I could get into some other things but truth be told, the forced set-up was the moment I sub-consciously withdrew from the screenplay. I’ve been down this road too many times to know that if you can’t nail a seamless setup, then more issues are coming.
And that’s not to say there aren’t some good things here. This script is very easy to read. The writing is sparse and keeps the eyes moving down the page. I like that Arlen has a goal here and a ticking time bomb, even if it’s self-enforced. The dialogue is snappy. I liked the complicated relationship between Arlen and his mom.

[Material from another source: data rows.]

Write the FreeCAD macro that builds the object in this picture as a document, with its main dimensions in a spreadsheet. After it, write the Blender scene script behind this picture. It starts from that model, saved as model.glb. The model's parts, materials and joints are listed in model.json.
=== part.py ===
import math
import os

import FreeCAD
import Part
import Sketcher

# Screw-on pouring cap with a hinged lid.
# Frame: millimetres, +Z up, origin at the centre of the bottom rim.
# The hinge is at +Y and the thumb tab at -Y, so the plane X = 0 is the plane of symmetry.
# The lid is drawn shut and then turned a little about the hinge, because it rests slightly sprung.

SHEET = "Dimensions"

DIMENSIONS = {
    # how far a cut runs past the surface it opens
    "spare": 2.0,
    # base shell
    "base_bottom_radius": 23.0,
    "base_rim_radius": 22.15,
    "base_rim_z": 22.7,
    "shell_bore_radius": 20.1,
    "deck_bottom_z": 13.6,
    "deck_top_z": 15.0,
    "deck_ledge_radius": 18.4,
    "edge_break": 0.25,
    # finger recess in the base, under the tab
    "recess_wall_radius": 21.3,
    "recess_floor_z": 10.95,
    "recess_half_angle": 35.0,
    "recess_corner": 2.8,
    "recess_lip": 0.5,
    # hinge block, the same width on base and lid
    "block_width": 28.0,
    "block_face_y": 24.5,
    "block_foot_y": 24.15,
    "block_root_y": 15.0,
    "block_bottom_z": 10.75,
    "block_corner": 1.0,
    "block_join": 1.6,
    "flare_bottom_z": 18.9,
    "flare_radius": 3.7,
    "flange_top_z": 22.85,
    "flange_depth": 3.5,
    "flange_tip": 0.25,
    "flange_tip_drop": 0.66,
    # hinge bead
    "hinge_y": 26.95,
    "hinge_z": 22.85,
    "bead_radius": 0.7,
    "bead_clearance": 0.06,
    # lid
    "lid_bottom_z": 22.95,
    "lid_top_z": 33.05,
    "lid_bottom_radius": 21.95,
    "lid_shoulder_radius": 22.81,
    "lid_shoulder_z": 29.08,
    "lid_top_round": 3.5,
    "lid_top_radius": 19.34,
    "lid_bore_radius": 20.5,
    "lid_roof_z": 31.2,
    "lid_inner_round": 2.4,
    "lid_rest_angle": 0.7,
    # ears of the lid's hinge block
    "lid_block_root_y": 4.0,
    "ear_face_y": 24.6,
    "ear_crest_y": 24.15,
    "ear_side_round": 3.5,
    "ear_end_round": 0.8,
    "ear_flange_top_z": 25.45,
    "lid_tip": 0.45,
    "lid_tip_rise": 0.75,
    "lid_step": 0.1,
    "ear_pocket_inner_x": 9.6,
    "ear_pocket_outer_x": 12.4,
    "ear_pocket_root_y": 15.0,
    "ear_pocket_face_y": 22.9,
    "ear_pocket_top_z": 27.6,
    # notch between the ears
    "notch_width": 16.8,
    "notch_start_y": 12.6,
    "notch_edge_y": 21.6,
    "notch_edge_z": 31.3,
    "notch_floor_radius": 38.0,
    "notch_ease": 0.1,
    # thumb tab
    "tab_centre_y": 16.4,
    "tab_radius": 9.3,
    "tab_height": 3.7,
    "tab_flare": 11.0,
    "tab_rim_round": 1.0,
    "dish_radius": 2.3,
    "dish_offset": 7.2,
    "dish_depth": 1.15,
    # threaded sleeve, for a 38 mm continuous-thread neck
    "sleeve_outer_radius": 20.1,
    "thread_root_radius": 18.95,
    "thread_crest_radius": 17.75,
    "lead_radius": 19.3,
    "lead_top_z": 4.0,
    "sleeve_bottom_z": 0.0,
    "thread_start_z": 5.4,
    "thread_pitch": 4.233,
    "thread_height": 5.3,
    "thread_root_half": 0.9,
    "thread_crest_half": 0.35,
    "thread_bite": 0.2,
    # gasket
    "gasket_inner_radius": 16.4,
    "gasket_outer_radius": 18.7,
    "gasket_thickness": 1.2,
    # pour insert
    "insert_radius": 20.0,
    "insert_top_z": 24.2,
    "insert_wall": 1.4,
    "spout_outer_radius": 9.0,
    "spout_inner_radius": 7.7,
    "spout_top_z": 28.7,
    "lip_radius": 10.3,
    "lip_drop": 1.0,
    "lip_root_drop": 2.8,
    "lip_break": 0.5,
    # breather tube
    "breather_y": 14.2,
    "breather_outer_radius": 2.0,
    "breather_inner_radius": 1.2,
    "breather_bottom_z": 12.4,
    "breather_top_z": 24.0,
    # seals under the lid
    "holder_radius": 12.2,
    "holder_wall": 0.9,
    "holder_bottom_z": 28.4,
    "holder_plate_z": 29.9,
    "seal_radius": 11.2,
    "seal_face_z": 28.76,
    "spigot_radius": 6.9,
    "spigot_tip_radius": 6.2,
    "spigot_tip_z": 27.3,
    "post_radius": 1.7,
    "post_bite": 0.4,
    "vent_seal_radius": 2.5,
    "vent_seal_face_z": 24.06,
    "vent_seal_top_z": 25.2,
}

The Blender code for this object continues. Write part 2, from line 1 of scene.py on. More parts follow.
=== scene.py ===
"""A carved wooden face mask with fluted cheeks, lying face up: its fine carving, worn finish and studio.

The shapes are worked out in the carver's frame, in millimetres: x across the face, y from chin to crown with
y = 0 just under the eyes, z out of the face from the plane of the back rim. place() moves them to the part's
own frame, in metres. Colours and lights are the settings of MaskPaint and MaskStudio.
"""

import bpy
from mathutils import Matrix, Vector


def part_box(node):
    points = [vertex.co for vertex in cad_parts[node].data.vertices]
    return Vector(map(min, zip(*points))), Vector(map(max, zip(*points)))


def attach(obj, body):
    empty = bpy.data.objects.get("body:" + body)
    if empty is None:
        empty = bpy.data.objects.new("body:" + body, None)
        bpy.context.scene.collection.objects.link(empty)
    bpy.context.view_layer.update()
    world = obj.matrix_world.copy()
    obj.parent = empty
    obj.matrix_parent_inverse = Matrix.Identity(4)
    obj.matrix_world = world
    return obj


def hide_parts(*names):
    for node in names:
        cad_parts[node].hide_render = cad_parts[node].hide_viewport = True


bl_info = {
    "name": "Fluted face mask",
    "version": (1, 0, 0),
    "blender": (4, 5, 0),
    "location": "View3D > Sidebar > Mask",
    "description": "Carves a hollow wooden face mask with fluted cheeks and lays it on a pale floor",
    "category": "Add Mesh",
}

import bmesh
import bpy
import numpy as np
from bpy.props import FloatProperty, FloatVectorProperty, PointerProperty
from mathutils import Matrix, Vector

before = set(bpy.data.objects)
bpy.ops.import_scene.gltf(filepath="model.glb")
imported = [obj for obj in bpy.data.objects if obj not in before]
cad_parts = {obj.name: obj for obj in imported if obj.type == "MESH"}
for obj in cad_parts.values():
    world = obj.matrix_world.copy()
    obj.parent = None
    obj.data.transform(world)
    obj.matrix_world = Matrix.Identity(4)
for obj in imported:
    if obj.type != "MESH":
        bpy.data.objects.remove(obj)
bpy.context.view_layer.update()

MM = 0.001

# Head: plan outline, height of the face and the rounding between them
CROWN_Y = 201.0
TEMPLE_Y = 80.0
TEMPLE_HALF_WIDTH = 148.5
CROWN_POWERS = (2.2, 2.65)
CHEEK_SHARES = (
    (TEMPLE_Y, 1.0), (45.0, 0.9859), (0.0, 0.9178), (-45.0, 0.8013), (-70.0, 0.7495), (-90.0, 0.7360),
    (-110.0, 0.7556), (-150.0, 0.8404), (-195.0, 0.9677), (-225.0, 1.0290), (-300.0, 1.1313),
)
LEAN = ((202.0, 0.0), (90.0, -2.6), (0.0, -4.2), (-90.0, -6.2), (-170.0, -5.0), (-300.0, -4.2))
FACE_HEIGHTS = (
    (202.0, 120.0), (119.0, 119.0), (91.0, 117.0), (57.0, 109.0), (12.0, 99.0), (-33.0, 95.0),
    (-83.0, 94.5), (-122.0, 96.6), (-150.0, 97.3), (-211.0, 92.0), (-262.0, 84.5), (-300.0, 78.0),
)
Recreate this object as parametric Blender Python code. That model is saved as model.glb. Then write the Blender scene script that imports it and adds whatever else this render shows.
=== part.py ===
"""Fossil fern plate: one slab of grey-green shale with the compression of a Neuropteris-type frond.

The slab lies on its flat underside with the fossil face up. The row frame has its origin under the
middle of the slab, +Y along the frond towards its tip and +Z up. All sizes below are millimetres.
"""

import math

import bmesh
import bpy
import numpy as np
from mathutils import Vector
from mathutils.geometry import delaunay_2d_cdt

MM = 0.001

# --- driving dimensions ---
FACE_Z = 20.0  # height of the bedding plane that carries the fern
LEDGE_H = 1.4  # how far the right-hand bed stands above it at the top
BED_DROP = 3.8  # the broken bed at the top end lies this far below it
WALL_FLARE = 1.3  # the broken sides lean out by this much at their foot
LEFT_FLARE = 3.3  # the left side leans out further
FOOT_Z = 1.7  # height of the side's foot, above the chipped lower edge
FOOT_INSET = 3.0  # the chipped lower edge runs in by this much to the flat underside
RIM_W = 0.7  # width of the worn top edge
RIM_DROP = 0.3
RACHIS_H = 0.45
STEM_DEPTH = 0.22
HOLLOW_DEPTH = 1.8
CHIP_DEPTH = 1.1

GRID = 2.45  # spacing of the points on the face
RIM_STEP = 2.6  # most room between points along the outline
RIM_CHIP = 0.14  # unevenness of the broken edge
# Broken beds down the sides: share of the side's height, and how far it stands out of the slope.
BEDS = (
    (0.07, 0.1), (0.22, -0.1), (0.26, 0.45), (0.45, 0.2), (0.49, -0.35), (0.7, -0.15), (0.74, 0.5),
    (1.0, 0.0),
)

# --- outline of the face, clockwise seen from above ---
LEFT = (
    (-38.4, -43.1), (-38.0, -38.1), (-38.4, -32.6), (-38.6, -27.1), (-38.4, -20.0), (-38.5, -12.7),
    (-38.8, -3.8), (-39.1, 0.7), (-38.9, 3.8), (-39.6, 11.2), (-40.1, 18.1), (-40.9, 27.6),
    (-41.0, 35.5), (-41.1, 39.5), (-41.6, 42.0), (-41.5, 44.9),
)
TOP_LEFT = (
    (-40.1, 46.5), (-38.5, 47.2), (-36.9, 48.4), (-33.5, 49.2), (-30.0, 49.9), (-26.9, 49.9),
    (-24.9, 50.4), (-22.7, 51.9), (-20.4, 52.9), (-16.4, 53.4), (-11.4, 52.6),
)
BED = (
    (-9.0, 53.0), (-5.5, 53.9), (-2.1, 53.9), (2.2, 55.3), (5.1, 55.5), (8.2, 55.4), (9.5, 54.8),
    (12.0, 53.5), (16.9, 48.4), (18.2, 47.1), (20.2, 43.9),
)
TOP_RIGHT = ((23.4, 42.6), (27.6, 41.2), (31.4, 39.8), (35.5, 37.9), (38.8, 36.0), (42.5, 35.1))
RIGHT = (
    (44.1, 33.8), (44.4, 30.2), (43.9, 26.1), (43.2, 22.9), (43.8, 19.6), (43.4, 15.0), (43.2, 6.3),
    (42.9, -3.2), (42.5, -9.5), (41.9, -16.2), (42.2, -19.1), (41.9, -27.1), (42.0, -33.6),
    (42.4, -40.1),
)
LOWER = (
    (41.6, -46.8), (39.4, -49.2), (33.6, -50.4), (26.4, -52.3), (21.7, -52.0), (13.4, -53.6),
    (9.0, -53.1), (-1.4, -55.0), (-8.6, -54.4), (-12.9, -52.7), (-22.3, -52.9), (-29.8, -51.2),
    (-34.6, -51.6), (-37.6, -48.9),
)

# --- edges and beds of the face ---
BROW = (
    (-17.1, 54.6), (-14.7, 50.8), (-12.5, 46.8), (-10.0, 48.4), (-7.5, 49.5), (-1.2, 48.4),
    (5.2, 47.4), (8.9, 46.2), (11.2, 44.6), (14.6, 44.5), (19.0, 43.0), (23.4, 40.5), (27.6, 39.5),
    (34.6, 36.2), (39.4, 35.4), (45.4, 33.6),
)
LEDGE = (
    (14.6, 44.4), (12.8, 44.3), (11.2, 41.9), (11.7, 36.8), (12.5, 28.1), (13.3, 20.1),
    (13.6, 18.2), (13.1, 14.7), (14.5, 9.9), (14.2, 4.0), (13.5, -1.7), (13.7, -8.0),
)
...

But I think this comes down to me not being excited enough about this idea. If I’m Mr. Producer and this hits my desk, I’m having a tough time seeing how I could sell this movie. There’s no real hook, unless you argue that suicide in a week is a hook. And I’d probably fight you on that. And the stakes are kinda low since they’re self-enforced. If Arlen doesn’t meet his requirements, he doesn’t HAVE to die. He can just change his mind. So we never really feel that he’s in danger.
So I think Jai just needs to keep working on it. When you come over to this side (the rules side), there’s two halves to the process. The first is writing a script that follows the rules. And the second is writing a script that follows the rules but integrates them seamlessly, so that the audience isn’t aware of them. You’ve achieved part 1, but not yet part 2.
Get back in there and figure out part 2. I’ll be rooting for you.
Happy Memorial Day to everyone. I’ll see you Tuesday!
Script link: Three or Out
[ ] what the hell did I just read?
[x] wasn’t for me
[ ] worth the read
[ ] impressive
[ ] genius
What I learned: This isn’t so much a “What I Learned” as an exercise. I want each one of you to try and come up with the best logline about suicide you can that uses IRONY. Understanding irony is the key to writing an indie movie that people will actually care about. Good luck!